Written task => Repeat all of the material exactly as given.

Dataset excerpt =>

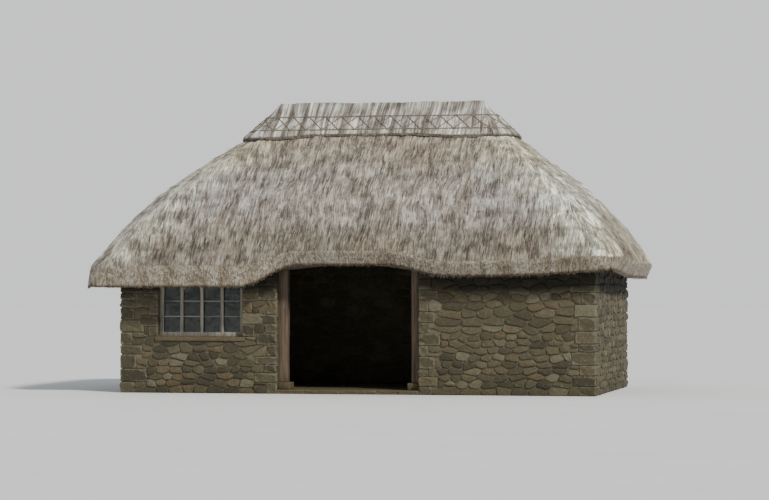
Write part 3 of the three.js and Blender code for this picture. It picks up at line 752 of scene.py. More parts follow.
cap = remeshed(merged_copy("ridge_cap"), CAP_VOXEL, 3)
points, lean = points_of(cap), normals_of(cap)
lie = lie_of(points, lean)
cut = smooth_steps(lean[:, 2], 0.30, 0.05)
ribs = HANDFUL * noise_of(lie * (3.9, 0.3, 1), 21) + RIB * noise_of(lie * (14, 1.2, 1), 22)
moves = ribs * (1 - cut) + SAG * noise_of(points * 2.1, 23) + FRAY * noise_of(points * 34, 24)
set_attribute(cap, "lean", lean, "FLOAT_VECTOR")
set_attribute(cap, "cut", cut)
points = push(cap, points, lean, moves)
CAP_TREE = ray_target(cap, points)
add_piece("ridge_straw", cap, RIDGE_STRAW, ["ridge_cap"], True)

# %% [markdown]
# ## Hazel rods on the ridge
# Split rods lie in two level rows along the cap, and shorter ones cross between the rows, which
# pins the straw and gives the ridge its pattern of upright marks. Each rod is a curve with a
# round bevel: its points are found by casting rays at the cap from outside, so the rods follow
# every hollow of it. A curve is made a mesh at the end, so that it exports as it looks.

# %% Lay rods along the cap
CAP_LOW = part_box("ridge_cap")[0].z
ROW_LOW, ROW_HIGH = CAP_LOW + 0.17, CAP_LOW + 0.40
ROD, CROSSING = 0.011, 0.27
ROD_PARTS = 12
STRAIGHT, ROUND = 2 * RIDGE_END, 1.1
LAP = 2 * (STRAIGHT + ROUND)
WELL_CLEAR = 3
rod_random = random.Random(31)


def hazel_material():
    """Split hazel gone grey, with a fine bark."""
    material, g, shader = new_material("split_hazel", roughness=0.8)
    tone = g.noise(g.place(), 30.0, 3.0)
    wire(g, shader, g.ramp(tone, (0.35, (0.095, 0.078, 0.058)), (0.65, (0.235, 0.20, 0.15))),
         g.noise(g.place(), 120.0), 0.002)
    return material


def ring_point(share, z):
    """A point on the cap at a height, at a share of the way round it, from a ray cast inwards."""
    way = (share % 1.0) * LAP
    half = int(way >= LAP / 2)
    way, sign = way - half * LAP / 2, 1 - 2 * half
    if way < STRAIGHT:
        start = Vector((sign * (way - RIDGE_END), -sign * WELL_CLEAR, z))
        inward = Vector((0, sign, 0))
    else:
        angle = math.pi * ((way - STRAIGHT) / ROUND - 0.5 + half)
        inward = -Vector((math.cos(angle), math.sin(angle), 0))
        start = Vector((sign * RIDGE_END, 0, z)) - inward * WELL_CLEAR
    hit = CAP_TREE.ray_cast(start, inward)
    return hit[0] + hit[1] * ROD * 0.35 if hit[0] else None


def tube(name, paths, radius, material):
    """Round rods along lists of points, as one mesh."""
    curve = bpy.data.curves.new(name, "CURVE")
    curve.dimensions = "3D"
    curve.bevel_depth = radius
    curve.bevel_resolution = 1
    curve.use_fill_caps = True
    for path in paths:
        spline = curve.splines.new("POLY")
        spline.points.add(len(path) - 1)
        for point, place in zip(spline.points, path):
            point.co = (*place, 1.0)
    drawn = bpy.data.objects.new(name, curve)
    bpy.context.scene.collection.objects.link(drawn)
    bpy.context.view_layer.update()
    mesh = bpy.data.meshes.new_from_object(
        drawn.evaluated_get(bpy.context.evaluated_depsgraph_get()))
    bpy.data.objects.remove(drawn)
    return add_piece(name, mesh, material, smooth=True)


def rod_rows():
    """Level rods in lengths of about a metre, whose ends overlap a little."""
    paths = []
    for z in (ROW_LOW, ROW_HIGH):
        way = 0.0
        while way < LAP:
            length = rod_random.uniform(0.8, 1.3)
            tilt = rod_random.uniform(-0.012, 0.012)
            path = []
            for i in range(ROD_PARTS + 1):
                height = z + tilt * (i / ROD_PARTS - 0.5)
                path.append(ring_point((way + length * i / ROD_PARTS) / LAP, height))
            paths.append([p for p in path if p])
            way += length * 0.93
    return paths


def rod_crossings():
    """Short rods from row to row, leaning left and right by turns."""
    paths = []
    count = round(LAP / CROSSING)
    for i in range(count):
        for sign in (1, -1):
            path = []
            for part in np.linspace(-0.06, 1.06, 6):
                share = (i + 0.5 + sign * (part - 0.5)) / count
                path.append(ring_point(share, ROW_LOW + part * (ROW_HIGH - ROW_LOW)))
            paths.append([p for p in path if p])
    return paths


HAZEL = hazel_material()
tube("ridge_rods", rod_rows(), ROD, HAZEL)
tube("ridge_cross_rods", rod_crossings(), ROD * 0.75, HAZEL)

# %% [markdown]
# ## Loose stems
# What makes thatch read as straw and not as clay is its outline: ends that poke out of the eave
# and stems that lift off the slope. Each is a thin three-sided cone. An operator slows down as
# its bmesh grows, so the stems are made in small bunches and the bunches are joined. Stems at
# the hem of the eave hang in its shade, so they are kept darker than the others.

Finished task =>
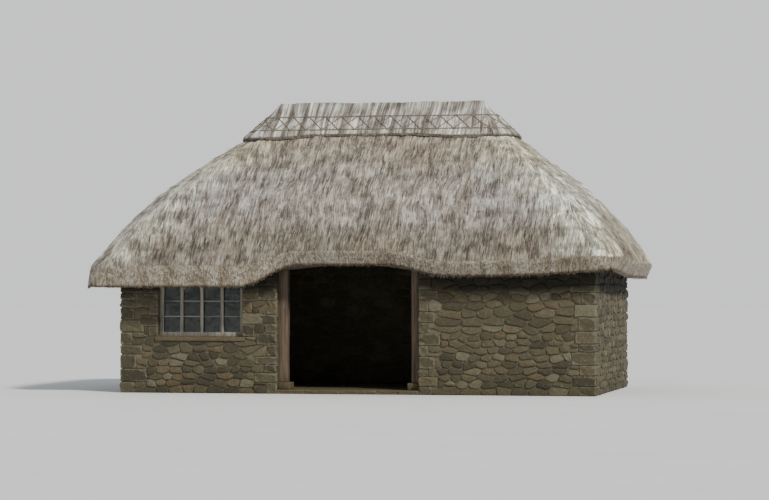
Write part 3 of the three.js and Blender code for this picture. It picks up at line 752 of scene.py. More parts follow.
cap = remeshed(merged_copy("ridge_cap"), CAP_VOXEL, 3)
points, lean = points_of(cap), normals_of(cap)
lie = lie_of(points, lean)
cut = smooth_steps(lean[:, 2], 0.30, 0.05)
ribs = HANDFUL * noise_of(lie * (3.9, 0.3, 1), 21) + RIB * noise_of(lie * (14, 1.2, 1), 22)
moves = ribs * (1 - cut) + SAG * noise_of(points * 2.1, 23) + FRAY * noise_of(points * 34, 24)
set_attribute(cap, "lean", lean, "FLOAT_VECTOR")
set_attribute(cap, "cut", cut)
points = push(cap, points, lean, moves)
CAP_TREE = ray_target(cap, points)
add_piece("ridge_straw", cap, RIDGE_STRAW, ["ridge_cap"], True)

# %% [markdown]
# ## Hazel rods on the ridge
# Split rods lie in two level rows along the cap, and shorter ones cross between the rows, which
# pins the straw and gives the ridge its pattern of upright marks. Each rod is a curve with a
# round bevel: its points are found by casting rays at the cap from outside, so the rods follow
# every hollow of it. A curve is made a mesh at the end, so that it exports as it looks.

# %% Lay rods along the cap
CAP_LOW = part_box("ridge_cap")[0].z
ROW_LOW, ROW_HIGH = CAP_LOW + 0.17, CAP_LOW + 0.40
ROD, CROSSING = 0.011, 0.27
ROD_PARTS = 12
STRAIGHT, ROUND = 2 * RIDGE_END, 1.1
LAP = 2 * (STRAIGHT + ROUND)
WELL_CLEAR = 3
rod_random = random.Random(31)


def hazel_material():
    """Split hazel gone grey, with a fine bark."""
    material, g, shader = new_material("split_hazel", roughness=0.8)
    tone = g.noise(g.place(), 30.0, 3.0)
    wire(g, shader, g.ramp(tone, (0.35, (0.095, 0.078, 0.058)), (0.65, (0.235, 0.20, 0.15))),
         g.noise(g.place(), 120.0), 0.002)
    return material


def ring_point(share, z):
    """A point on the cap at a height, at a share of the way round it, from a ray cast inwards."""
    way = (share % 1.0) * LAP
    half = int(way >= LAP / 2)
    way, sign = way - half * LAP / 2, 1 - 2 * half
    if way < STRAIGHT:
        start = Vector((sign * (way - RIDGE_END), -sign * WELL_CLEAR, z))
        inward = Vector((0, sign, 0))
    else:
        angle = math.pi * ((way - STRAIGHT) / ROUND - 0.5 + half)
        inward = -Vector((math.cos(angle), math.sin(angle), 0))
        start = Vector((sign * RIDGE_END, 0, z)) - inward * WELL_CLEAR
    hit = CAP_TREE.ray_cast(start, inward)
    return hit[0] + hit[1] * ROD * 0.35 if hit[0] else None


def tube(name, paths, radius, material):
    """Round rods along lists of points, as one mesh."""
    curve = bpy.data.curves.new(name, "CURVE")
    curve.dimensions = "3D"
    curve.bevel_depth = radius
    curve.bevel_resolution = 1
    curve.use_fill_caps = True
    for path in paths:
        spline = curve.splines.new("POLY")
        spline.points.add(len(path) - 1)
        for point, place in zip(spline.points, path):
            point.co = (*place, 1.0)
    drawn = bpy.data.objects.new(name, curve)
    bpy.context.scene.collection.objects.link(drawn)
    bpy.context.view_layer.update()
    mesh = bpy.data.meshes.new_from_object(
        drawn.evaluated_get(bpy.context.evaluated_depsgraph_get()))
    bpy.data.objects.remove(drawn)
    return add_piece(name, mesh, material, smooth=True)


def rod_rows():
    """Level rods in lengths of about a metre, whose ends overlap a little."""
    paths = []
    for z in (ROW_LOW, ROW_HIGH):
        way = 0.0
        while way < LAP:
            length = rod_random.uniform(0.8, 1.3)
            tilt = rod_random.uniform(-0.012, 0.012)
            path = []
            for i in range(ROD_PARTS + 1):
                height = z + tilt * (i / ROD_PARTS - 0.5)
                path.append(ring_point((way + length * i / ROD_PARTS) / LAP, height))
            paths.append([p for p in path if p])
            way += length * 0.93
    return paths


def rod_crossings():
    """Short rods from row to row, leaning left and right by turns."""
    paths = []
    count = round(LAP / CROSSING)
    for i in range(count):
        for sign in (1, -1):
            path = []
            for part in np.linspace(-0.06, 1.06, 6):
                share = (i + 0.5 + sign * (part - 0.5)) / count
                path.append(ring_point(share, ROW_LOW + part * (ROW_HIGH - ROW_LOW)))
            paths.append([p for p in path if p])
    return paths


HAZEL = hazel_material()
tube("ridge_rods", rod_rows(), ROD, HAZEL)
tube("ridge_cross_rods", rod_crossings(), ROD * 0.75, HAZEL)

# %% [markdown]
# ## Loose stems
# What makes thatch read as straw and not as clay is its outline: ends that poke out of the eave
# and stems that lift off the slope. Each is a thin three-sided cone. An operator slows down as
# its bmesh grows, so the stems are made in small bunches and the bunches are joined. Stems at
# the hem of the eave hang in its shade, so they are kept darker than the others.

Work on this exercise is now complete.